Here is a puzzle that at first sight seems completely impossible, but it actually has a simple and elegant solution. It's just that the solution is not easy to see.
You are sitting by a table wearing a blindfold, and you are told that on the table are a large number of one pound coins, perhaps hundreds. You are also told that exactly 20 of these coins are tails up, and all the rest of them are heads up.
You can touch the coins, but it is not possible to determine which side of a coin is heads and which side is tails. You can move the coins around as much as you want, and you can turn over as many coins as you want. But you will remain blindfolded throughout the task.
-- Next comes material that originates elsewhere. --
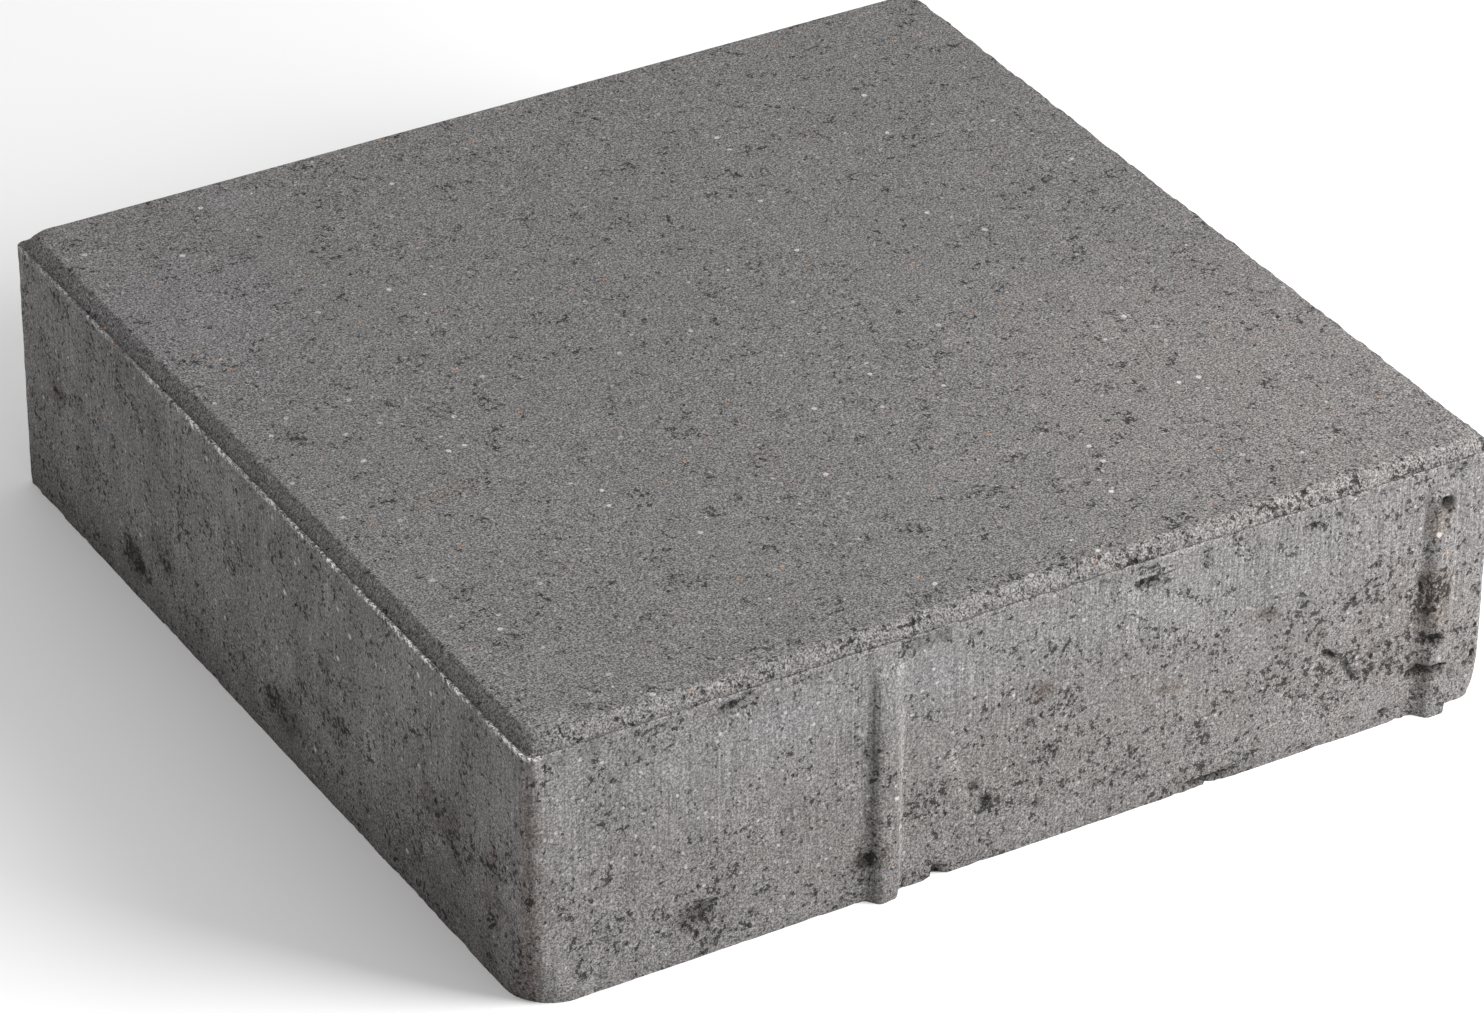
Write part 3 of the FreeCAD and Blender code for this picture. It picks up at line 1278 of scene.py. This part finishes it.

Your problem is to put the coins into two piles with both piles containing exactly the same number of coins that are tails up. The number of coins in the two piles that are heads up is irrelevant.
As we said, the solution is very easy and elegant, once you have spotted it.
Move 20 coins to a separate pile and turn over all 20 of them. And you have solved it.
Say all 20 coins are heads up, meaning the 20 coins that are tails up are in the other pile. Once you have turned over the 20 coins there are 20 coins that are tails up in both piles.
If 19 of your coins are heads up and one is tails up, that leaves 19 coins that are tails up in the other pile. Turn over your pile and there are 19 tails-up coins in both piles.
And if you happened by some fluke to select the 20 coins that are tails up, after turning them over there are no tails-up coins in either pile.
It always works!